I told Dodson about Floyd's L-Y-L-B-T-R-O-T-G theory. "That's it! The teaching. It's about communication, and also about life lessons," Dodson said. "It's about following a rule and succeeding within those rules. Jung wrote that women teach their children the nurturing instinct, while girls and boys learn from their fathers how to face the exterior world, how to solve problems, how to behave. So you're learning these lessons on the course, and you're by yourself. It's four hours out there-lonely companionship, very existential-and let's say you take ninety shots, so that's 180 seconds of activity. Three minutes. The rest of the time, you're walking and thinking. Soaking in these lessons.

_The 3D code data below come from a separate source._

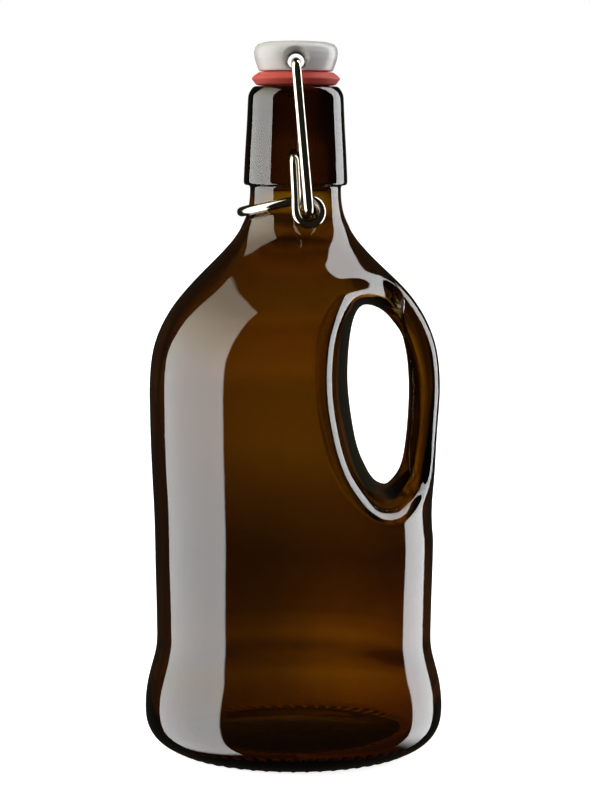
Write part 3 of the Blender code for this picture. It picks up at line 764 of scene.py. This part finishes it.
# ---------------------------------------------------------------- stopper and gasket
def spin_outline(outline, segments, axis="Z", centre=(0.0, 0.0, 0.0)):
    """A closed (radius, height) outline turned round an axis through the centre."""
    bm = bmesh.new()
    rings = []
    for radius, along in outline:
        count = 1 if radius == 0.0 else segments
        ring = []
        for k in range(count):
            angle = 2.0 * math.pi * k / segments
            a, b = radius * math.cos(angle), radius * math.sin(angle)
            place = (a, b, along) if axis == "Z" else (a, along, b)
            ring.append(bm.verts.new(Vector(place) + Vector(centre)))
        rings.append(ring)
    pairs = list(zip(rings, rings[1:]))
    if len(rings[0]) > 1:
        pairs.append((rings[-1], rings[0]))
    for one, two in pairs:
        for k in range(segments):
            after = (k + 1) % segments
            corners = [one[k % len(one)], one[after % len(one)],
                       two[after % len(two)], two[k % len(two)]]
            bm.faces.new(list(dict.fromkeys(corners)))
    return bm


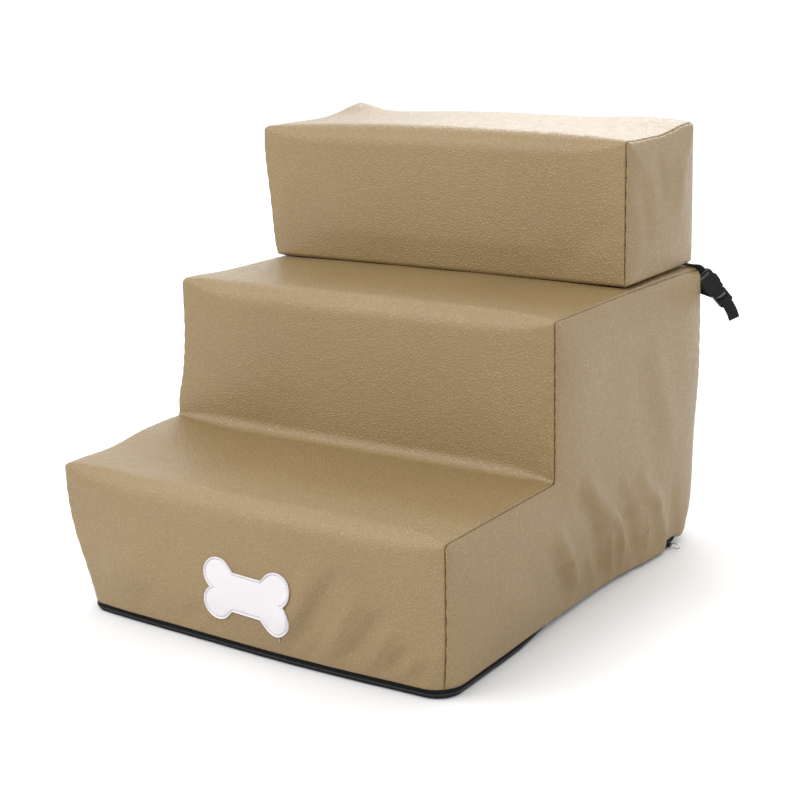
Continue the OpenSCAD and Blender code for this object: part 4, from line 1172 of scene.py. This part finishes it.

"I am so haunted by what my father taught me on the golf course. I was playing last week-I played awful, shot 89-and I double-bogeyed this hole. On the next tee, the guy I was playing with said 'Go ahead.' I should have hit fourth with the score I'd made, but I hit second because the guy offered. The reason I screwed the drive up was that my father had taught me, 'You always follow the rules.' You see, if you ignore these lessons, it knocks the world off its axis. My dad said, 'If you tell a lie, you'll remember.' I can't recall if he said that about golf, or just said it."
Dodson helped Arnold Palmer with his memoirs; Palmer selected Dodson after reading Final Rounds-he figured this guy knew something about loving a father who could be demanding, even difficult. "Arnold's father was borderline abusive, but Arnold thinks his father absolutely formed him," Dodson told me. "Once, in the State Amateur, Arnold threw his putter over a tree. On the way home his father said quietly, 'If you ever do that again, you'll never play another round of golf in my presence.' Imagine that? The threat of abandonment. Powerful stuff. Arnold never threw another club."